| CAD and scene scripts |

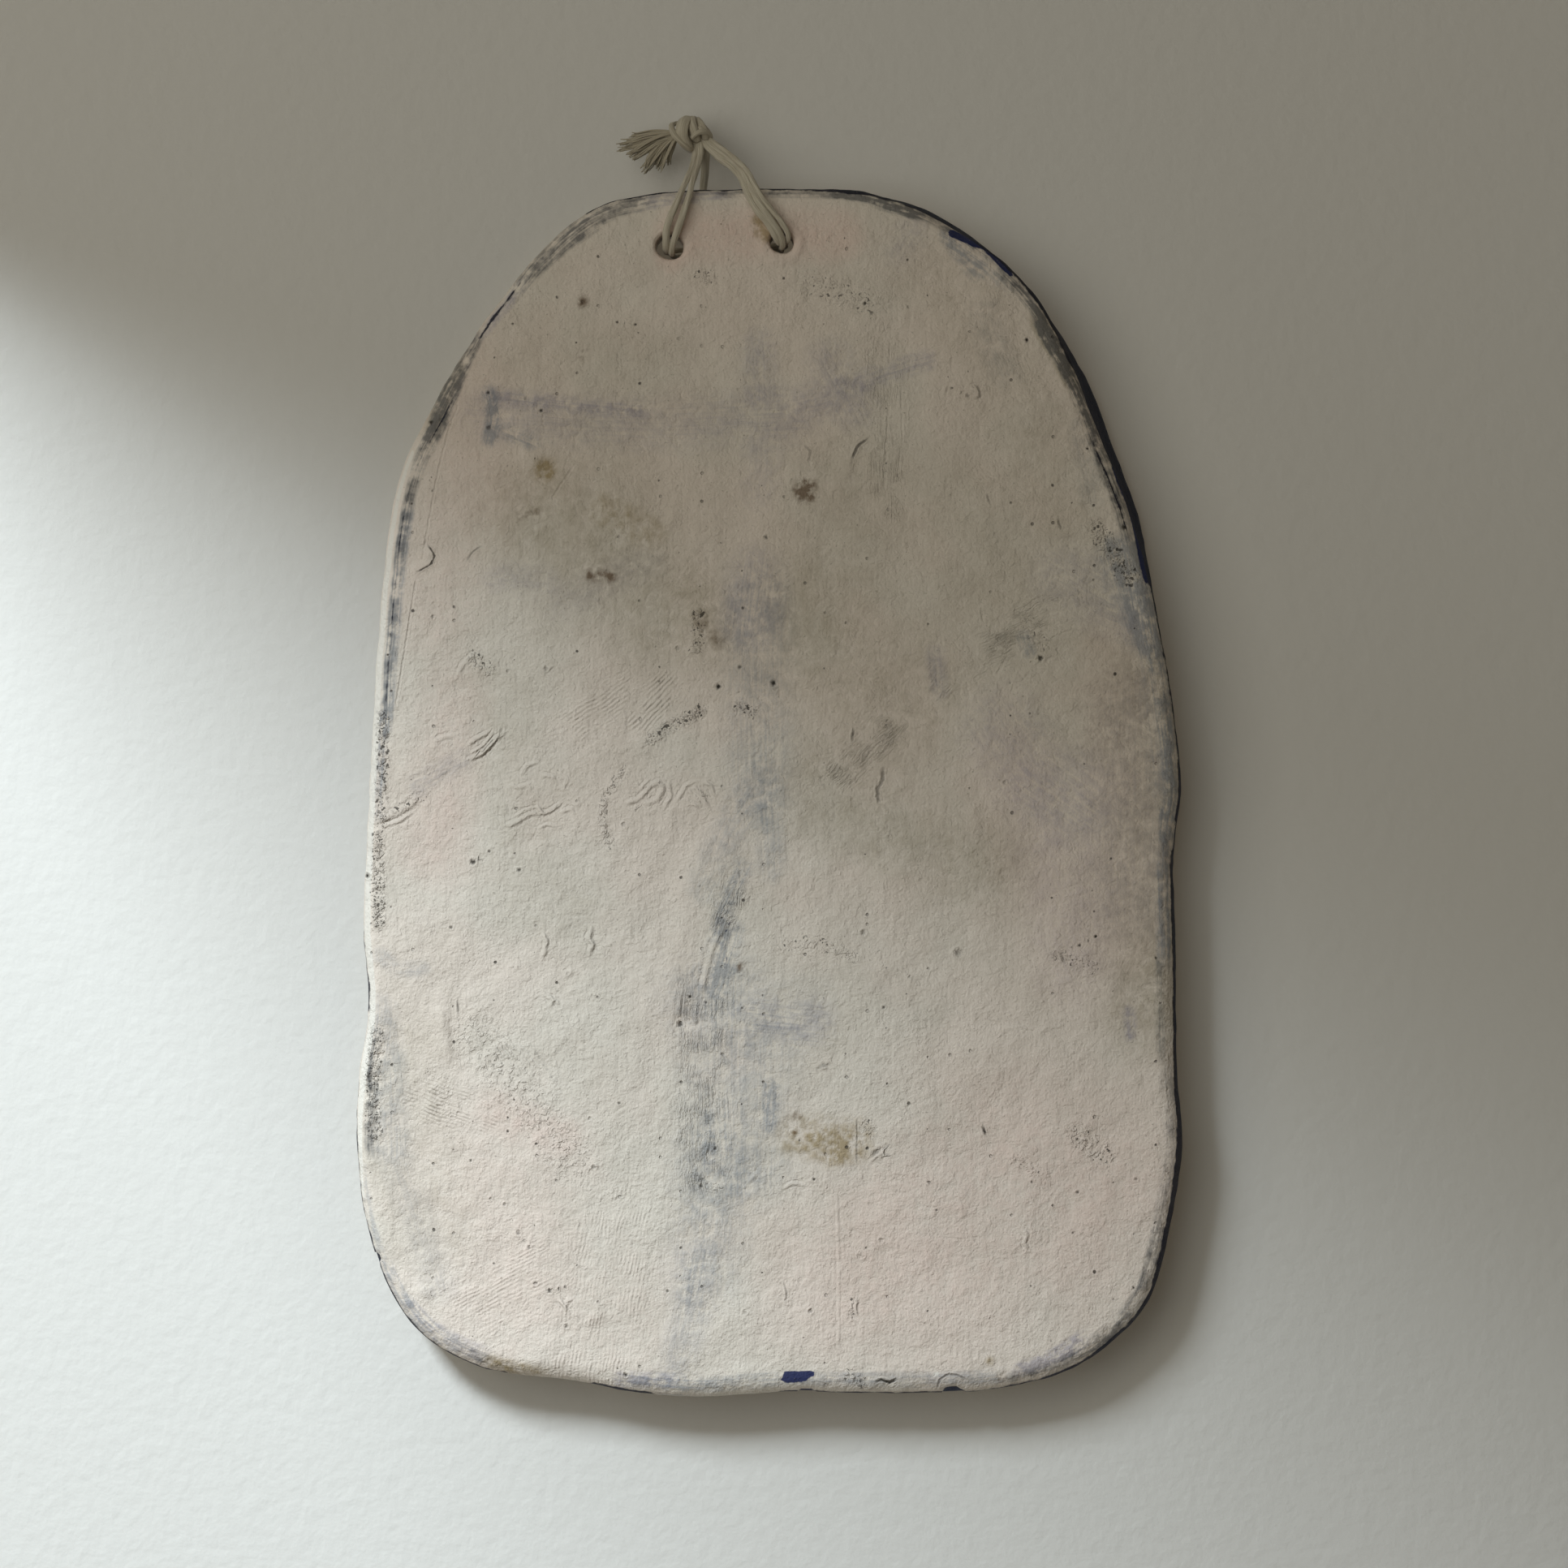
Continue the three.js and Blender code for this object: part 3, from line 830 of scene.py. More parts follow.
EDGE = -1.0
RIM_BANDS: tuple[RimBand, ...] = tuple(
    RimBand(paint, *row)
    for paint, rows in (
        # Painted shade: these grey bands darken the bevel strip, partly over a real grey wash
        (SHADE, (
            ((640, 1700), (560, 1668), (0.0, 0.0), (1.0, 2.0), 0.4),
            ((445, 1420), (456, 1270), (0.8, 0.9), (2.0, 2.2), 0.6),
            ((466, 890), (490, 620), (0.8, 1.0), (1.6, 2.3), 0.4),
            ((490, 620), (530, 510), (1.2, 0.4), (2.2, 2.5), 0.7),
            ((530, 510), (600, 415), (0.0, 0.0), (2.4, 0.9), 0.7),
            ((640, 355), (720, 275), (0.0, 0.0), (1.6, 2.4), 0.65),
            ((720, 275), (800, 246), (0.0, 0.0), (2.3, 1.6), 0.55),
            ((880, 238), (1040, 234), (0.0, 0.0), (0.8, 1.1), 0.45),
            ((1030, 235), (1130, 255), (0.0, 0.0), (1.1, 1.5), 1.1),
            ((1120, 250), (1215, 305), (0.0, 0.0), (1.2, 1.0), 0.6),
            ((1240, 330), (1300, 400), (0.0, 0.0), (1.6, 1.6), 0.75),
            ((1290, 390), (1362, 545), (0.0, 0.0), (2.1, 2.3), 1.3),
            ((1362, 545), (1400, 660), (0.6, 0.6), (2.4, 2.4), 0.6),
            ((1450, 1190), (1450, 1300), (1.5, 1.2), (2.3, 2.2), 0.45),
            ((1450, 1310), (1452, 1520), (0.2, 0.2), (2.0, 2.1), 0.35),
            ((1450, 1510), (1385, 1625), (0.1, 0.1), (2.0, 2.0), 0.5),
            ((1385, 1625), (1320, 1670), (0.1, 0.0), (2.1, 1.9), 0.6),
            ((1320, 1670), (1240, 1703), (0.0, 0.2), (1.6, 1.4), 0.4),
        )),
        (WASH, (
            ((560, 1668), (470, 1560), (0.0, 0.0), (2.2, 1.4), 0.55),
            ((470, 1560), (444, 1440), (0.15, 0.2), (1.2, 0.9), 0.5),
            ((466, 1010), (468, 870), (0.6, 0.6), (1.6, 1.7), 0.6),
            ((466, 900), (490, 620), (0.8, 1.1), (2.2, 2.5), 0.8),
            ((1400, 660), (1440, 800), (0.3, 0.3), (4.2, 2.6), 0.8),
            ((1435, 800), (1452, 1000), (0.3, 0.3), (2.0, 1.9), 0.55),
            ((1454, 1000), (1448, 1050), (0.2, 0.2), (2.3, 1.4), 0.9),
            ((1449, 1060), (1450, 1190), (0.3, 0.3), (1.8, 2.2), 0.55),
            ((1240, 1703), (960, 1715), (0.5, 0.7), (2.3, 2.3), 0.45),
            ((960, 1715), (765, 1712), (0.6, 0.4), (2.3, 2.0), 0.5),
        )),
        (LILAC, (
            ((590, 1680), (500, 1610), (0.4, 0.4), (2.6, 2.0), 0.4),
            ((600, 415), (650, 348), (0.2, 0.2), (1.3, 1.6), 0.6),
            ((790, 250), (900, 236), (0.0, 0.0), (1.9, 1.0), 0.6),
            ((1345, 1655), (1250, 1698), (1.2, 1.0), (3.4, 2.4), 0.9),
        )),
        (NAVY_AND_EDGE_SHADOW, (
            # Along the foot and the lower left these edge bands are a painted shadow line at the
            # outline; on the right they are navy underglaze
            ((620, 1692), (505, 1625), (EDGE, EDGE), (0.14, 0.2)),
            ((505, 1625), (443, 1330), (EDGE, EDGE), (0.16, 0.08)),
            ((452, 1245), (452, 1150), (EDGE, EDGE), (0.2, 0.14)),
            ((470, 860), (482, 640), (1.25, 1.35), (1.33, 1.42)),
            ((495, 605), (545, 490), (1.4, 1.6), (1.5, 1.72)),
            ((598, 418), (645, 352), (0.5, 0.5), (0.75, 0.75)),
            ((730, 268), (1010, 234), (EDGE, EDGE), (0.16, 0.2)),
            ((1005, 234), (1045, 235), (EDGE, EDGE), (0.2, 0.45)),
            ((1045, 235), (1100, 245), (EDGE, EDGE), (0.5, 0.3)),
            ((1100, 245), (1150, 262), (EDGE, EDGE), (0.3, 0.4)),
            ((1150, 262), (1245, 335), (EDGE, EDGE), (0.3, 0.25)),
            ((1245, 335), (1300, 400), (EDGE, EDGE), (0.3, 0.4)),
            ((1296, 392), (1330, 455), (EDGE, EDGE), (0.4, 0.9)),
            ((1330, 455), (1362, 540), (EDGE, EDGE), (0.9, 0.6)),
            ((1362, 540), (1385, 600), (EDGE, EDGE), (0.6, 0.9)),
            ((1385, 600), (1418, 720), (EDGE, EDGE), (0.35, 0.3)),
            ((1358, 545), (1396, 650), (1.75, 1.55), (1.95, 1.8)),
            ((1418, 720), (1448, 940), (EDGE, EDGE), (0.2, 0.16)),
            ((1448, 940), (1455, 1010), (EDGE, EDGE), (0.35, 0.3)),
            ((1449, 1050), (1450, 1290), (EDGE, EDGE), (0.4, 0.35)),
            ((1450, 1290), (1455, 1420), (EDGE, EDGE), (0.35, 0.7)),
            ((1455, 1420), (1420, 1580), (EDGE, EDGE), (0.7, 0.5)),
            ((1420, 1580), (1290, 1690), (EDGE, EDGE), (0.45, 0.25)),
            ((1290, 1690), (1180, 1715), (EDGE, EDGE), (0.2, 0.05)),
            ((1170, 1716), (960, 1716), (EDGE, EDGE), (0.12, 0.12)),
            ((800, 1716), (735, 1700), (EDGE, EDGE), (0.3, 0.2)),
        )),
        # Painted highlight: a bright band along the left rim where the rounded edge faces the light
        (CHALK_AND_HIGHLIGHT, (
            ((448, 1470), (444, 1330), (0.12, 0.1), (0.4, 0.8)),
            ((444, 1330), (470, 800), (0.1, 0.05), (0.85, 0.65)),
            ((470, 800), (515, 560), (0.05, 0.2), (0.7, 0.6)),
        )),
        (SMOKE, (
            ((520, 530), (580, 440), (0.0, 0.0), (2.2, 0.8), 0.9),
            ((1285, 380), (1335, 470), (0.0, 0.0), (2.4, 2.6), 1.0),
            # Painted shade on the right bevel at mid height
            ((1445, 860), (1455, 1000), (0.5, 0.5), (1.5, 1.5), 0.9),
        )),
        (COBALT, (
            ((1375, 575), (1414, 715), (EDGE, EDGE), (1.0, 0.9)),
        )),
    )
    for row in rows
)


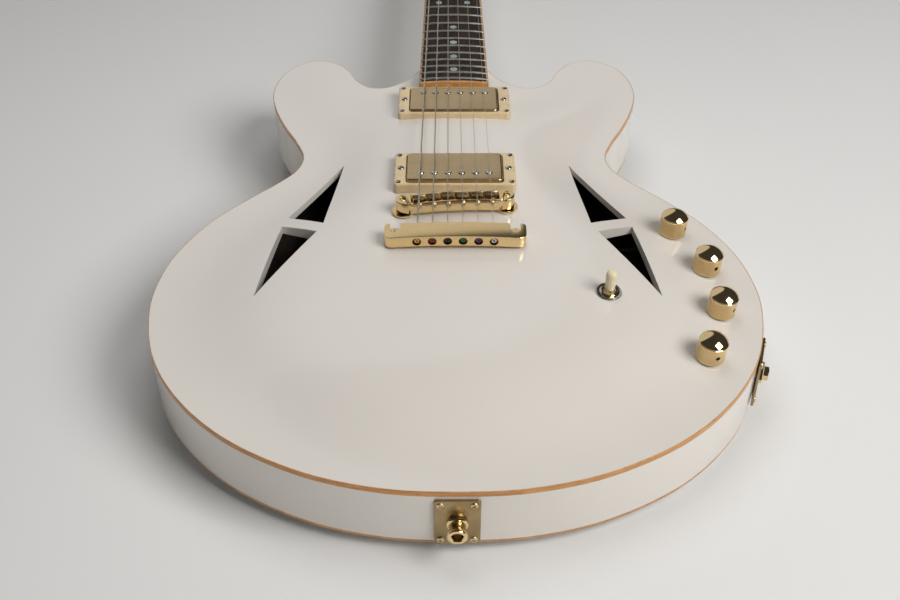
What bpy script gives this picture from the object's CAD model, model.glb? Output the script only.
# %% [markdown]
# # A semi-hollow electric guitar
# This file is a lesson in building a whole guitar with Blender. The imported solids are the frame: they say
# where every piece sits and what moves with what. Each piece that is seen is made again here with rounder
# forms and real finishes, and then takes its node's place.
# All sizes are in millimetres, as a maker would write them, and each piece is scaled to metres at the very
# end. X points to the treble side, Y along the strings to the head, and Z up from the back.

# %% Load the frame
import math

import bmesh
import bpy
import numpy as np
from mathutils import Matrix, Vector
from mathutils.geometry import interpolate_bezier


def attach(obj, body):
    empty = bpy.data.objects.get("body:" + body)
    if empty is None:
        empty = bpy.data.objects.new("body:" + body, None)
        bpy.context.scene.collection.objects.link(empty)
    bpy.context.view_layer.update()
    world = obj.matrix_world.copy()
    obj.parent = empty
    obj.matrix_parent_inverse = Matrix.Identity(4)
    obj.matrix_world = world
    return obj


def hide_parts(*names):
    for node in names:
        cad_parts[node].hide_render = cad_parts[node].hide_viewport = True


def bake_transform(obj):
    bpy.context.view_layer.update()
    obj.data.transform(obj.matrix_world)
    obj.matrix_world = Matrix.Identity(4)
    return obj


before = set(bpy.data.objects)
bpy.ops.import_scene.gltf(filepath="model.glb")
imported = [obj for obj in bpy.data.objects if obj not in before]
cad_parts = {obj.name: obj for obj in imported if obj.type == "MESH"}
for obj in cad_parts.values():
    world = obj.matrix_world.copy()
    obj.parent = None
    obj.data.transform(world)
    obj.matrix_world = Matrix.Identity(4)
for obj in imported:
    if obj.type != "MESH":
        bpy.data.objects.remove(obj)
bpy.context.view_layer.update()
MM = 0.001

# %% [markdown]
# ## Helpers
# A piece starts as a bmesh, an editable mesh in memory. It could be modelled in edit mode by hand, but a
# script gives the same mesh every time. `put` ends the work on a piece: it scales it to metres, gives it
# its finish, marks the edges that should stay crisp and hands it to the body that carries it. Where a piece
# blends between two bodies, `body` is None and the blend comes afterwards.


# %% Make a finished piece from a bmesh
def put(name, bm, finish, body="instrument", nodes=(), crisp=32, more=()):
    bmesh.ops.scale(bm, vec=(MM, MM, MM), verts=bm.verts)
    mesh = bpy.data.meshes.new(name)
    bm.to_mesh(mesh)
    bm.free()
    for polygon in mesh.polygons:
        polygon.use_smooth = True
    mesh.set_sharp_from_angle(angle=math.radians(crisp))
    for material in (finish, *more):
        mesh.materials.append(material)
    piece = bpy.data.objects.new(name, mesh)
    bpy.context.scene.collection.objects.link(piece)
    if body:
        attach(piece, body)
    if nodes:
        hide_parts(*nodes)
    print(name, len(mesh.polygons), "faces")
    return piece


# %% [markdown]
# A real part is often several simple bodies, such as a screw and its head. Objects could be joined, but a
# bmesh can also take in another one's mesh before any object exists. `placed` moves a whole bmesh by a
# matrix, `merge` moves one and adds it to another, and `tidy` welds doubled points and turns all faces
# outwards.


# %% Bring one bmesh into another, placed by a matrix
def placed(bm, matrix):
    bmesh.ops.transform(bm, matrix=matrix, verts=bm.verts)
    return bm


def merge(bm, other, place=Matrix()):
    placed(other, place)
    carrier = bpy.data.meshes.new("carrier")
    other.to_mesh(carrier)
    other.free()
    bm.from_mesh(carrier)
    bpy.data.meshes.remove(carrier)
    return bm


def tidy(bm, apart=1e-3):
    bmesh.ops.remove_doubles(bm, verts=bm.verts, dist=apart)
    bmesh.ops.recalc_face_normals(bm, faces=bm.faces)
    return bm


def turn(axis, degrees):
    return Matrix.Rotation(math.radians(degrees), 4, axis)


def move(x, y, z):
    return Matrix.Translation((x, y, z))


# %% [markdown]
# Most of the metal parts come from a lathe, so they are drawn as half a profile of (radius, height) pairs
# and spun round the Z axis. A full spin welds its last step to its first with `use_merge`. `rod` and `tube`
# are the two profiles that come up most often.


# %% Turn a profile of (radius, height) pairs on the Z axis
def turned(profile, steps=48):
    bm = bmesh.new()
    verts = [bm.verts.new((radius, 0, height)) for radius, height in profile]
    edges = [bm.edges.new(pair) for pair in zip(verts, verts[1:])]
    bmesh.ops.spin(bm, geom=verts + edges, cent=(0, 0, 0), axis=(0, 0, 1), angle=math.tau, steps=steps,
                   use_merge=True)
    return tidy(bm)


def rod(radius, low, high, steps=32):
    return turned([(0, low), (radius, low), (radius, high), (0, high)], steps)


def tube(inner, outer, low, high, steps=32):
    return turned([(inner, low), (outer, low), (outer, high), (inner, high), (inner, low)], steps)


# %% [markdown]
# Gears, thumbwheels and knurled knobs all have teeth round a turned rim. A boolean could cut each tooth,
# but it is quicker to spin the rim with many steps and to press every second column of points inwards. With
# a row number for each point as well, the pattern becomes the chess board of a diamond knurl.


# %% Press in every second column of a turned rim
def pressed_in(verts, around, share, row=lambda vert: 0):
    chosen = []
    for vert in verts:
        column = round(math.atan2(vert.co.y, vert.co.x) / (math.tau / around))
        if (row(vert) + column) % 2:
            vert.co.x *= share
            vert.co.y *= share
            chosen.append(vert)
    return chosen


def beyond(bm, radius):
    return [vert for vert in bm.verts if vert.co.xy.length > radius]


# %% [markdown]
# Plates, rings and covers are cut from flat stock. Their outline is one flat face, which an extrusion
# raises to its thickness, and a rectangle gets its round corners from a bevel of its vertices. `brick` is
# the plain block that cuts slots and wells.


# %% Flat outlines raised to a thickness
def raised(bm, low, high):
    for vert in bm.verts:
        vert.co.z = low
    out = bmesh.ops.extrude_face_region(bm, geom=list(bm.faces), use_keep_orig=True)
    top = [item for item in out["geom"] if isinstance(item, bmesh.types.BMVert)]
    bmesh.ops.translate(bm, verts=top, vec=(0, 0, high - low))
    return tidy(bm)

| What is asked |
Check each line above for the word "True" and copy the ones that have it.

| Result |
        cad_parts[node].hide_render = cad_parts[node].hide_viewport = True
        polygon.use_smooth = True
                   use_merge=True)
    out = bmesh.ops.extrude_face_region(bm, geom=list(bm.faces), use_keep_orig=True)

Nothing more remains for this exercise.